Problem statement
Copy out every line exactly as given.

Collected data
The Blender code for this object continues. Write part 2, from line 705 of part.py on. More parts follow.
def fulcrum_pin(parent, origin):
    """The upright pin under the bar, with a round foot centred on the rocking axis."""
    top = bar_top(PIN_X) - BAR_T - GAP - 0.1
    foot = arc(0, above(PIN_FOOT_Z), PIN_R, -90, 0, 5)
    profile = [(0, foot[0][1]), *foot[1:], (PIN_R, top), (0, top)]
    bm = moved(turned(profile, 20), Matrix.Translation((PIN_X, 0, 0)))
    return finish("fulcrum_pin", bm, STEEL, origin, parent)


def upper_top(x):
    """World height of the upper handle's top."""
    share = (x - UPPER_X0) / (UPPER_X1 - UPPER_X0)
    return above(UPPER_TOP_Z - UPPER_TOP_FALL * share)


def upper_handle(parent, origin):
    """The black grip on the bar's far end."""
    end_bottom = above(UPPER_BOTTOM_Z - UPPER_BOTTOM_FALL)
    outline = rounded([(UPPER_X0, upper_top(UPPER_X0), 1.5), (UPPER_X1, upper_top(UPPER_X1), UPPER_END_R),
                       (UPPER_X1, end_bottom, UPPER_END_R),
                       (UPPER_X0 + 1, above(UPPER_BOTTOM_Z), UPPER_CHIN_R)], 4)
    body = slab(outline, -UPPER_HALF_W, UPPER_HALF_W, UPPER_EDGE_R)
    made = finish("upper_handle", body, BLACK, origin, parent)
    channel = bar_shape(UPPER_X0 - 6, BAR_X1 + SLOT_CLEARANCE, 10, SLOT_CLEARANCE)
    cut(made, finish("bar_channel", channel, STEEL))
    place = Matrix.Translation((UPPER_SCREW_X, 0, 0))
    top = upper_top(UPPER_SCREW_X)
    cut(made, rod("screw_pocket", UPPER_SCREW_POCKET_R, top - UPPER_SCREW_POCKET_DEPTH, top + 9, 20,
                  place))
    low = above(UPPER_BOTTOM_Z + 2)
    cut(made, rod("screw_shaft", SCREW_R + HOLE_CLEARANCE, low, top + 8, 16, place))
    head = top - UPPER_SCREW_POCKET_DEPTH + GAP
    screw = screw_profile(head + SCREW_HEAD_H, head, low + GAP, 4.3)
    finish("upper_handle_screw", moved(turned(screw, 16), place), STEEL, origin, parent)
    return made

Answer
The Blender code for this object continues. Write part 2, from line 705 of part.py on. More parts follow.
def fulcrum_pin(parent, origin):
    """The upright pin under the bar, with a round foot centred on the rocking axis."""
    top = bar_top(PIN_X) - BAR_T - GAP - 0.1
    foot = arc(0, above(PIN_FOOT_Z), PIN_R, -90, 0, 5)
    profile = [(0, foot[0][1]), *foot[1:], (PIN_R, top), (0, top)]
    bm = moved(turned(profile, 20), Matrix.Translation((PIN_X, 0, 0)))
    return finish("fulcrum_pin", bm, STEEL, origin, parent)


def upper_top(x):
    """World height of the upper handle's top."""
    share = (x - UPPER_X0) / (UPPER_X1 - UPPER_X0)
    return above(UPPER_TOP_Z - UPPER_TOP_FALL * share)


def upper_handle(parent, origin):
    """The black grip on the bar's far end."""
    end_bottom = above(UPPER_BOTTOM_Z - UPPER_BOTTOM_FALL)
    outline = rounded([(UPPER_X0, upper_top(UPPER_X0), 1.5), (UPPER_X1, upper_top(UPPER_X1), UPPER_END_R),
                       (UPPER_X1, end_bottom, UPPER_END_R),
                       (UPPER_X0 + 1, above(UPPER_BOTTOM_Z), UPPER_CHIN_R)], 4)
    body = slab(outline, -UPPER_HALF_W, UPPER_HALF_W, UPPER_EDGE_R)
    made = finish("upper_handle", body, BLACK, origin, parent)
    channel = bar_shape(UPPER_X0 - 6, BAR_X1 + SLOT_CLEARANCE, 10, SLOT_CLEARANCE)
    cut(made, finish("bar_channel", channel, STEEL))
    place = Matrix.Translation((UPPER_SCREW_X, 0, 0))
    top = upper_top(UPPER_SCREW_X)
    cut(made, rod("screw_pocket", UPPER_SCREW_POCKET_R, top - UPPER_SCREW_POCKET_DEPTH, top + 9, 20,
                  place))
    low = above(UPPER_BOTTOM_Z + 2)
    cut(made, rod("screw_shaft", SCREW_R + HOLE_CLEARANCE, low, top + 8, 16, place))
    head = top - UPPER_SCREW_POCKET_DEPTH + GAP
    screw = screw_profile(head + SCREW_HEAD_H, head, low + GAP, 4.3)
    finish("upper_handle_screw", moved(turned(screw, 16), place), STEEL, origin, parent)
    return made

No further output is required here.